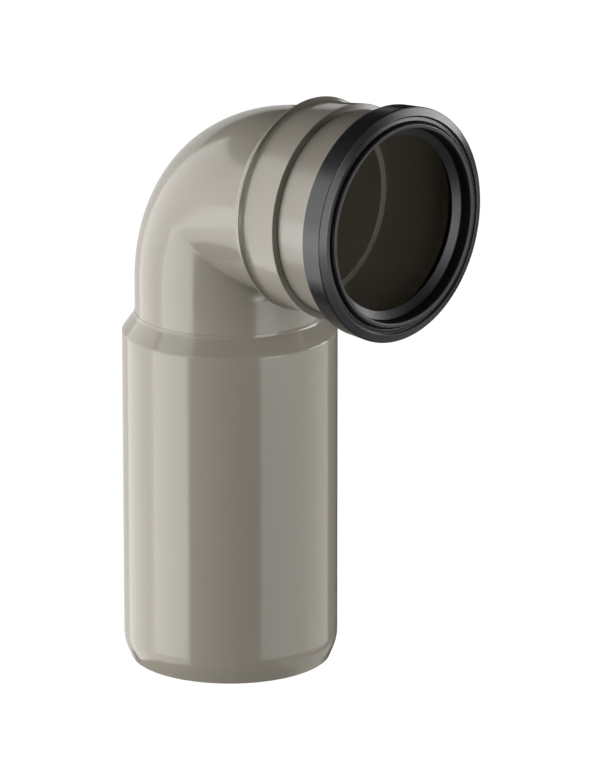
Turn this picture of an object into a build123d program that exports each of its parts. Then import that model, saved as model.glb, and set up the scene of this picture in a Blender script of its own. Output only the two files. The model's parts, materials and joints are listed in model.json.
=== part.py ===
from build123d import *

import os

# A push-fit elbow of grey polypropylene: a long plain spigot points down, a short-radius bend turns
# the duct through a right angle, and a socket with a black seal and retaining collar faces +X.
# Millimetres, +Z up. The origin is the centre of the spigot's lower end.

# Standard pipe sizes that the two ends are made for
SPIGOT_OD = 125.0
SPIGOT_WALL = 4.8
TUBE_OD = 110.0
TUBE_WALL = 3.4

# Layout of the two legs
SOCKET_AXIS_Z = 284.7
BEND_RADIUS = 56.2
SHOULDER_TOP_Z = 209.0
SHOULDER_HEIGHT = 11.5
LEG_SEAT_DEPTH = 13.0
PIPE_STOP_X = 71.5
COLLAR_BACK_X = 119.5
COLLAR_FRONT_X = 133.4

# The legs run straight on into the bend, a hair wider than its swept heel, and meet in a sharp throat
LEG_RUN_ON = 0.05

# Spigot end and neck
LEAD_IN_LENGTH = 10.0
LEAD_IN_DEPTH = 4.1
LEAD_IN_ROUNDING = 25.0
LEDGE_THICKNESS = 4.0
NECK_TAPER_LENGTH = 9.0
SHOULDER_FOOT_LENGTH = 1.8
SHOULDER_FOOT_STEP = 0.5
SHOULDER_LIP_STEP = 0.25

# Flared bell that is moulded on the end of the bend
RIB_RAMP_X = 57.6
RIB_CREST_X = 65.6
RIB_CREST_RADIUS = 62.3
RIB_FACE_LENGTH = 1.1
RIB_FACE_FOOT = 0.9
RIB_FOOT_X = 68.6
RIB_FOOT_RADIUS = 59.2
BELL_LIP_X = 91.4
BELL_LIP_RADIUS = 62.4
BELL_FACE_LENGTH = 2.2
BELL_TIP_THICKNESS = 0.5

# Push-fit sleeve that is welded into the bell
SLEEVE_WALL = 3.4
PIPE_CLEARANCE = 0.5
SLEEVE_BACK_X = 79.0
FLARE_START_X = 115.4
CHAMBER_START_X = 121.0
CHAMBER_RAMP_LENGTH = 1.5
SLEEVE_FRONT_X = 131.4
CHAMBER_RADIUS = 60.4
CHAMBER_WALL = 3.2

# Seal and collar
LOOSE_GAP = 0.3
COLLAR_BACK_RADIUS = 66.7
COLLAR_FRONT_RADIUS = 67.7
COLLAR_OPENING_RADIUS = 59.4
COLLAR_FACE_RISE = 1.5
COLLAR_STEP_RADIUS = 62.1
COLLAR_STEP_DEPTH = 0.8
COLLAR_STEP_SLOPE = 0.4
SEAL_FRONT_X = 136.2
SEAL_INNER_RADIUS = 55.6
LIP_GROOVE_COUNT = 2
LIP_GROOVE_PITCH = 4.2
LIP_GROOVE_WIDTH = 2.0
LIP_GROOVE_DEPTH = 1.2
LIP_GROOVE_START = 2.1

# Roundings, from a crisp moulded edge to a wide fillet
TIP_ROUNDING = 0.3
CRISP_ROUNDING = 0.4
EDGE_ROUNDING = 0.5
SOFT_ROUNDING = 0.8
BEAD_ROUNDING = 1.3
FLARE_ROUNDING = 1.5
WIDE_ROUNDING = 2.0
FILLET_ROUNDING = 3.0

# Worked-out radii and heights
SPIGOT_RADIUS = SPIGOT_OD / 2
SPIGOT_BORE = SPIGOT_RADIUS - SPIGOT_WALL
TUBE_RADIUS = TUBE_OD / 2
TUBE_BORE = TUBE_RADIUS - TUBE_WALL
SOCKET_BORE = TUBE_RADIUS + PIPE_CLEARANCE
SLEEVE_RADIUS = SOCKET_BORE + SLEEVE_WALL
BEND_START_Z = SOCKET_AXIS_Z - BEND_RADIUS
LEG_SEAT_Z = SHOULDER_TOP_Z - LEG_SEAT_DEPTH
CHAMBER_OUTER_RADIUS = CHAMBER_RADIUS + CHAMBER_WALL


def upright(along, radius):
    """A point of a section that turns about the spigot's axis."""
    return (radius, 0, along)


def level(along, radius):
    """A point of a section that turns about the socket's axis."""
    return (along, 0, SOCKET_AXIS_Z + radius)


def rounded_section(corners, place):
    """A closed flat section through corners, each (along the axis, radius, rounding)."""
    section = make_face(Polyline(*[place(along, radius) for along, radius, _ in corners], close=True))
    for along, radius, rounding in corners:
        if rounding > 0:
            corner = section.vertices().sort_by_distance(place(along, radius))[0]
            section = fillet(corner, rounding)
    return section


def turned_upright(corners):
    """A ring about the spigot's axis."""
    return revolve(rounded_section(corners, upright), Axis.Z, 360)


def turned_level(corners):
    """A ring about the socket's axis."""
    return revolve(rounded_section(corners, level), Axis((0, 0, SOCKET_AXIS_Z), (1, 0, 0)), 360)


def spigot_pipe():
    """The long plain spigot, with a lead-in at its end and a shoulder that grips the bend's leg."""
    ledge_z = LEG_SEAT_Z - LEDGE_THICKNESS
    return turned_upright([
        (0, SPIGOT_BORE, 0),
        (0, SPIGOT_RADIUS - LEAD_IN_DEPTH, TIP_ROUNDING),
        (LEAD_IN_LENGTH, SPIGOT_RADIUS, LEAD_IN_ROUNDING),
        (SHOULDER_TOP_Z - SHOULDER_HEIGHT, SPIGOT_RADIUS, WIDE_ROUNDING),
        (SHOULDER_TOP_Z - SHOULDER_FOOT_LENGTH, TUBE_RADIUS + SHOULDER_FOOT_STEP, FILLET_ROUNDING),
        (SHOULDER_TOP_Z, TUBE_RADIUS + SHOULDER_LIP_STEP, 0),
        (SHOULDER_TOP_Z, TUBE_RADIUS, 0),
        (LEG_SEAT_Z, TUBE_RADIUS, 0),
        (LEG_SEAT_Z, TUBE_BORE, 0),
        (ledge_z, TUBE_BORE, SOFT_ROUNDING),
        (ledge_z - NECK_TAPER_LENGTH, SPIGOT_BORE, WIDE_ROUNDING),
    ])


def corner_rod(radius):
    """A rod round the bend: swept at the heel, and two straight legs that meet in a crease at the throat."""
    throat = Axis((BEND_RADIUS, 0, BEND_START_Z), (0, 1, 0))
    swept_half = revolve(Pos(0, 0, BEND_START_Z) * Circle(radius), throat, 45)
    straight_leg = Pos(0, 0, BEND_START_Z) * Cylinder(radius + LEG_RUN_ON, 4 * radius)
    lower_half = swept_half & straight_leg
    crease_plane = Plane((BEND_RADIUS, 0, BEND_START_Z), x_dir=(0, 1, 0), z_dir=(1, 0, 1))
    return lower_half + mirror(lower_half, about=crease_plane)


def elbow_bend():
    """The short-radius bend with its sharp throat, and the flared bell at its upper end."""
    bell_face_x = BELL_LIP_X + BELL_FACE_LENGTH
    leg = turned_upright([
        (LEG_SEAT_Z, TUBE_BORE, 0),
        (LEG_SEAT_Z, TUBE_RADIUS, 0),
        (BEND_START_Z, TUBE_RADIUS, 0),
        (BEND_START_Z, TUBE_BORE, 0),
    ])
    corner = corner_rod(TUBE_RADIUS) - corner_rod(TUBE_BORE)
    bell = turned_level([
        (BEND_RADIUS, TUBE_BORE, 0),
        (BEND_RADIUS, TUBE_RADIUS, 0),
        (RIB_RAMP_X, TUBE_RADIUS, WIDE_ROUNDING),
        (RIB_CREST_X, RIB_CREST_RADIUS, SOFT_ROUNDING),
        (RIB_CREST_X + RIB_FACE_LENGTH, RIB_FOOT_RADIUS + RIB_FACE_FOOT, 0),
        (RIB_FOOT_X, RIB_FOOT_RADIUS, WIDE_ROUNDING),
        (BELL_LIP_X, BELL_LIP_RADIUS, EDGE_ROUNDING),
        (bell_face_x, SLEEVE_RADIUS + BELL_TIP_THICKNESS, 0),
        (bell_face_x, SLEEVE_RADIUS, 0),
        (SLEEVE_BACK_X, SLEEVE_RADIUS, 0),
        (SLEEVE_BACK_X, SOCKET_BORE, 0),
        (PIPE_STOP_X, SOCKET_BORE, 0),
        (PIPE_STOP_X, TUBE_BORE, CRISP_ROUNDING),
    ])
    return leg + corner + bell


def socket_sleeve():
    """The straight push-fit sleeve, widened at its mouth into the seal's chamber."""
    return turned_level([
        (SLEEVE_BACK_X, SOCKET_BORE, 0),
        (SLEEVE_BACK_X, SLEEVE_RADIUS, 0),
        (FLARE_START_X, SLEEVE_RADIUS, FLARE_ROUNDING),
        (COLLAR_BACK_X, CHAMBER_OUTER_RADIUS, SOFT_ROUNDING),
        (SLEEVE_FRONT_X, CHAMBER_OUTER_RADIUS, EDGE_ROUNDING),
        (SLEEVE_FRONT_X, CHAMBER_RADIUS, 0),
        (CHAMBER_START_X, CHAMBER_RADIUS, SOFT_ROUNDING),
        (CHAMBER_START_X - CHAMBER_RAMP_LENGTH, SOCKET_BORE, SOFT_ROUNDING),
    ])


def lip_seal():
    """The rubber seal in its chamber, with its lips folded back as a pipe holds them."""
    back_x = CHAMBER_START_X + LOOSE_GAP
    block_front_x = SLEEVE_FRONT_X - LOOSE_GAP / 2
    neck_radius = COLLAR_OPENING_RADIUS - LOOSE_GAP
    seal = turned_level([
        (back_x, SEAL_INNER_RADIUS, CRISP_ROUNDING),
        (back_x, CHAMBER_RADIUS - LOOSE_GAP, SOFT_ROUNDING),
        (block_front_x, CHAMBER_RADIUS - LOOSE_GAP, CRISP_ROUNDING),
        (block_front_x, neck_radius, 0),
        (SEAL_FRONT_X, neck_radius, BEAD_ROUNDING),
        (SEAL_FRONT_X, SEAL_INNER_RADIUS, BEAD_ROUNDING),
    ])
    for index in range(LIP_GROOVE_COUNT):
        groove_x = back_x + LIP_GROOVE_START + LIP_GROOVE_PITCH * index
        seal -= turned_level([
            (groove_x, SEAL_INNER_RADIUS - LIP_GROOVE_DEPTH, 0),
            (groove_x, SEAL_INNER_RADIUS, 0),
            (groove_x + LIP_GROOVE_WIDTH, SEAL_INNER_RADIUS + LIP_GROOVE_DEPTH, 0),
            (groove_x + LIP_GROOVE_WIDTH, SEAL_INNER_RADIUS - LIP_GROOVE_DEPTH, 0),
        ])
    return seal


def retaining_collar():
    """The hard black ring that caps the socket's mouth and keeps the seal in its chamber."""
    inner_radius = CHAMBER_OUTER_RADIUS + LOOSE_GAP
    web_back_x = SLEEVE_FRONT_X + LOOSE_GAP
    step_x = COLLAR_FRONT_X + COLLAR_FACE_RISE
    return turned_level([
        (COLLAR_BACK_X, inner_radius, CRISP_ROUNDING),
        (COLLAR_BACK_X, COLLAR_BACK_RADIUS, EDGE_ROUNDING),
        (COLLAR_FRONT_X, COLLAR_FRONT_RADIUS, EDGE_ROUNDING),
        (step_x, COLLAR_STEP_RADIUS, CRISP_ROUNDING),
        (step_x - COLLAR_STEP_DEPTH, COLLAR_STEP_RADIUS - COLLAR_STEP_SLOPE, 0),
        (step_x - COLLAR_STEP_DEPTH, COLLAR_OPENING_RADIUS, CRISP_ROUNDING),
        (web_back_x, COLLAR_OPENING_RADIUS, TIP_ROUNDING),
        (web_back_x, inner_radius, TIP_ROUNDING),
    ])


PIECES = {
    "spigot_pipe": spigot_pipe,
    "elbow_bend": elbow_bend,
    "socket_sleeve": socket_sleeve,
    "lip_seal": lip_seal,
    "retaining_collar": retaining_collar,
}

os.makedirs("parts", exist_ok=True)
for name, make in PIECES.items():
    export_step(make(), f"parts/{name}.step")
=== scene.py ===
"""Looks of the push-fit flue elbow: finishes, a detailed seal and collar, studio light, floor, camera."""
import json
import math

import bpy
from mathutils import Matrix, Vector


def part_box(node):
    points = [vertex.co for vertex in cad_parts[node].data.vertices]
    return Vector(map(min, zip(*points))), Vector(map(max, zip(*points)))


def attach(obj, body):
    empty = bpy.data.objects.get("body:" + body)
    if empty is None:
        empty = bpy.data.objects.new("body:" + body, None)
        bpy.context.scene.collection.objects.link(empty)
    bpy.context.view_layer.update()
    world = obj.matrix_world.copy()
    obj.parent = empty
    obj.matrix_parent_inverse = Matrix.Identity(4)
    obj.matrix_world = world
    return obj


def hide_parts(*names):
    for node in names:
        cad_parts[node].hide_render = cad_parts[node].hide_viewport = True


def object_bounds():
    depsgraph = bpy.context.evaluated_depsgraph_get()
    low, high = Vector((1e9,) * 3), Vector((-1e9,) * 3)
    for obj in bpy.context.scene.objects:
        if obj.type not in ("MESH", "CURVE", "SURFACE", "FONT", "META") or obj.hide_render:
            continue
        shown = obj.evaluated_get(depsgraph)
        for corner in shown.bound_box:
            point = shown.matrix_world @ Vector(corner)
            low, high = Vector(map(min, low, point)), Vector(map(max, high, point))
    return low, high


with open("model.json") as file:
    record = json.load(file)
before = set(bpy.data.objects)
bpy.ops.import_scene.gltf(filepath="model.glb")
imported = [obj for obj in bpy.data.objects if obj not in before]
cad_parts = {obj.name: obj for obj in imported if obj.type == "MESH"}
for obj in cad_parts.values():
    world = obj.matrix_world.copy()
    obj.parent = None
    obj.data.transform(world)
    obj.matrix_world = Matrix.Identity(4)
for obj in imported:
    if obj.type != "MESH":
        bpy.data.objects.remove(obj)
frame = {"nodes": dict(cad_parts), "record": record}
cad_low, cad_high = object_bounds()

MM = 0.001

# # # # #

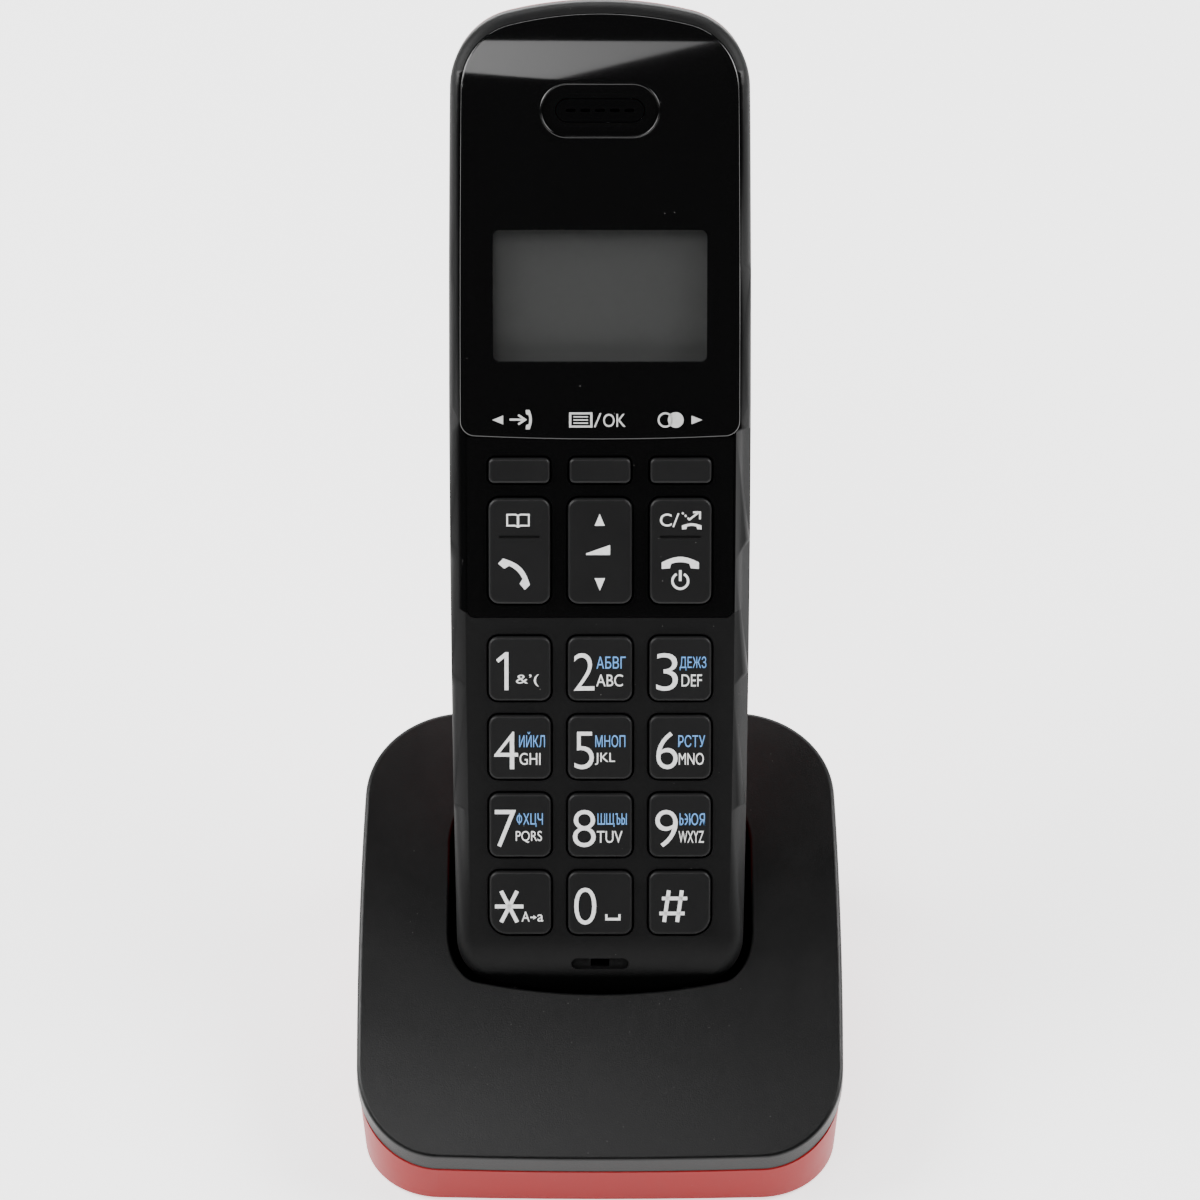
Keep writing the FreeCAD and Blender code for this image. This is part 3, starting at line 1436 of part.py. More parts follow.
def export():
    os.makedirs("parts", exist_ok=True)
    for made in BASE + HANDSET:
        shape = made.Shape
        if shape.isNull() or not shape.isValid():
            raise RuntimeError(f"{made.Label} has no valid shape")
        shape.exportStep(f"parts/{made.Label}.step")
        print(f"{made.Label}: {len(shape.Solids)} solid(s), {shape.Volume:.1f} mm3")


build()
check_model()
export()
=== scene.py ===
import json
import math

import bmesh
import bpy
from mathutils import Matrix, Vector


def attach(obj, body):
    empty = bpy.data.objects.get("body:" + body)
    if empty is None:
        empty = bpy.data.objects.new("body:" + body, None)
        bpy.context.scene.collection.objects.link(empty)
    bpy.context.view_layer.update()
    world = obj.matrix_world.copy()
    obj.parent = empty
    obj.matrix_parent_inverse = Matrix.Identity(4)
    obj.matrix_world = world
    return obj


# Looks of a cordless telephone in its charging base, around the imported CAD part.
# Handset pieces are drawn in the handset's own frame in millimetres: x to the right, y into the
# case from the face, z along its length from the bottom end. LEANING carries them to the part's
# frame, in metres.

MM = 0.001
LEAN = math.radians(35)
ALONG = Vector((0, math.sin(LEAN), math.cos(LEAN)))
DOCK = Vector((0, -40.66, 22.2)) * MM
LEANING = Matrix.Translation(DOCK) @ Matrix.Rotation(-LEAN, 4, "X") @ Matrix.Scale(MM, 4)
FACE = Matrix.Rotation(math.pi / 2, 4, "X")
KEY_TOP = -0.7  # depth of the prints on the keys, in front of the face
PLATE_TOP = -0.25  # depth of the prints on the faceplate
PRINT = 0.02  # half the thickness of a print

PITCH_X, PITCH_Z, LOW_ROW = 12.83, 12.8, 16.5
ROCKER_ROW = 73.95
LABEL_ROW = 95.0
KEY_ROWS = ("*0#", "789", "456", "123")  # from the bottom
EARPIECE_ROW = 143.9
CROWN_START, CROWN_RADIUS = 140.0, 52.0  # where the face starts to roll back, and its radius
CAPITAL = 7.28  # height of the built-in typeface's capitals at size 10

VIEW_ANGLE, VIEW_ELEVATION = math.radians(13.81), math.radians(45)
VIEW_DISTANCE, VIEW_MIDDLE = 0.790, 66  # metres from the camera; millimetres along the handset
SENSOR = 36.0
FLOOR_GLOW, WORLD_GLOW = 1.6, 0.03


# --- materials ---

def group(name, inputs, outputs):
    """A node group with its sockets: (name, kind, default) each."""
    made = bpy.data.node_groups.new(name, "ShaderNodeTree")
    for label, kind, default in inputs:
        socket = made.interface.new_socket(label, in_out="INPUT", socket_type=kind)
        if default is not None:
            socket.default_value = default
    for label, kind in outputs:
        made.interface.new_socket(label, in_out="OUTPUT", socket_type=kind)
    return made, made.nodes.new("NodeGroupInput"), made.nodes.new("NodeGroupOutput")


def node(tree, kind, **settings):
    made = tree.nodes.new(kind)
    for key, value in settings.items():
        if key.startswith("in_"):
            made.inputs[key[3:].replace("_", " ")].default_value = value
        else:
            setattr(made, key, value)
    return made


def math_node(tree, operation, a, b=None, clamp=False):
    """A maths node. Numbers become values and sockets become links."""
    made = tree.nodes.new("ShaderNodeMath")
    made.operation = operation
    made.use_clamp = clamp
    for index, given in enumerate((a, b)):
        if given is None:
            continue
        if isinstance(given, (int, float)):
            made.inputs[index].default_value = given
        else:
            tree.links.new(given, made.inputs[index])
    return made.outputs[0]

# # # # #

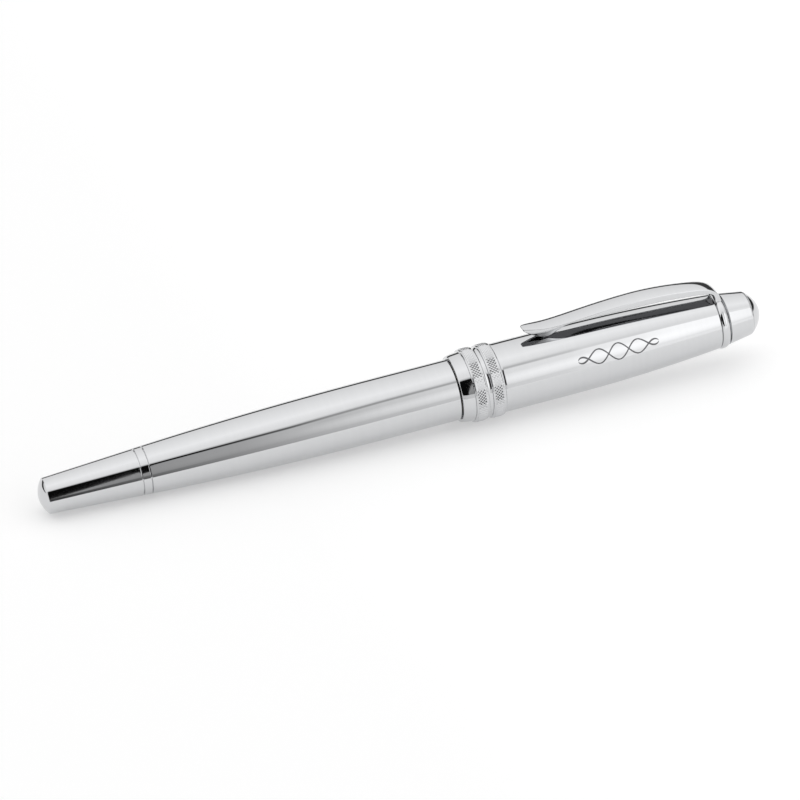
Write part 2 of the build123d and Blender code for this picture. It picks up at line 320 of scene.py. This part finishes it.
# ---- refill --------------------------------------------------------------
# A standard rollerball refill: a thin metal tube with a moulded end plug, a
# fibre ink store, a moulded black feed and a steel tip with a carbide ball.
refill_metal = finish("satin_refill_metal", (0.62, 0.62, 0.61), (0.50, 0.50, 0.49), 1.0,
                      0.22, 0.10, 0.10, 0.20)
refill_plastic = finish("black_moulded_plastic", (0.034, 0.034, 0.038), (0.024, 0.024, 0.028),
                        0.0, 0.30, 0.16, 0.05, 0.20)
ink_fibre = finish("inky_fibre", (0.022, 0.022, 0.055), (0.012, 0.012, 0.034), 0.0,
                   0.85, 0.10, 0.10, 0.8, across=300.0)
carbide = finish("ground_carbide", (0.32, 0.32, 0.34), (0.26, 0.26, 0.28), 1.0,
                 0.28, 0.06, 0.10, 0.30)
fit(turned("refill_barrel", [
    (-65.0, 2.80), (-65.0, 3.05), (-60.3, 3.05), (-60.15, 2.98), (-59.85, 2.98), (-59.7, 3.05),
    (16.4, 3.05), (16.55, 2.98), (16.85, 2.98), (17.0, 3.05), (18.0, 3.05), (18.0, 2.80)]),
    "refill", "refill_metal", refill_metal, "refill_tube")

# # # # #

## Given problem
Retype, word for word, every line from the line with "Keep writing the" to the line with "CAPITAL = 7.28", inclusive. Add nothing.

## Solution to this exercise
Keep writing the FreeCAD and Blender code for this image. This is part 3, starting at line 1436 of part.py. More parts follow.
def export():
    os.makedirs("parts", exist_ok=True)
    for made in BASE + HANDSET:
        shape = made.Shape
        if shape.isNull() or not shape.isValid():
            raise RuntimeError(f"{made.Label} has no valid shape")
        shape.exportStep(f"parts/{made.Label}.step")
        print(f"{made.Label}: {len(shape.Solids)} solid(s), {shape.Volume:.1f} mm3")


build()
check_model()
export()
=== scene.py ===
import json
import math

import bmesh
import bpy
from mathutils import Matrix, Vector


def attach(obj, body):
    empty = bpy.data.objects.get("body:" + body)
    if empty is None:
        empty = bpy.data.objects.new("body:" + body, None)
        bpy.context.scene.collection.objects.link(empty)
    bpy.context.view_layer.update()
    world = obj.matrix_world.copy()
    obj.parent = empty
    obj.matrix_parent_inverse = Matrix.Identity(4)
    obj.matrix_world = world
    return obj


# Looks of a cordless telephone in its charging base, around the imported CAD part.
# Handset pieces are drawn in the handset's own frame in millimetres: x to the right, y into the
# case from the face, z along its length from the bottom end. LEANING carries them to the part's
# frame, in metres.

MM = 0.001
LEAN = math.radians(35)
ALONG = Vector((0, math.sin(LEAN), math.cos(LEAN)))
DOCK = Vector((0, -40.66, 22.2)) * MM
LEANING = Matrix.Translation(DOCK) @ Matrix.Rotation(-LEAN, 4, "X") @ Matrix.Scale(MM, 4)
FACE = Matrix.Rotation(math.pi / 2, 4, "X")
KEY_TOP = -0.7  # depth of the prints on the keys, in front of the face
PLATE_TOP = -0.25  # depth of the prints on the faceplate
PRINT = 0.02  # half the thickness of a print

PITCH_X, PITCH_Z, LOW_ROW = 12.83, 12.8, 16.5
ROCKER_ROW = 73.95
LABEL_ROW = 95.0
KEY_ROWS = ("*0#", "789", "456", "123")  # from the bottom
EARPIECE_ROW = 143.9
CROWN_START, CROWN_RADIUS = 140.0, 52.0  # where the face starts to roll back, and its radius
CAPITAL = 7.28  # height of the built-in typeface's capitals at size 10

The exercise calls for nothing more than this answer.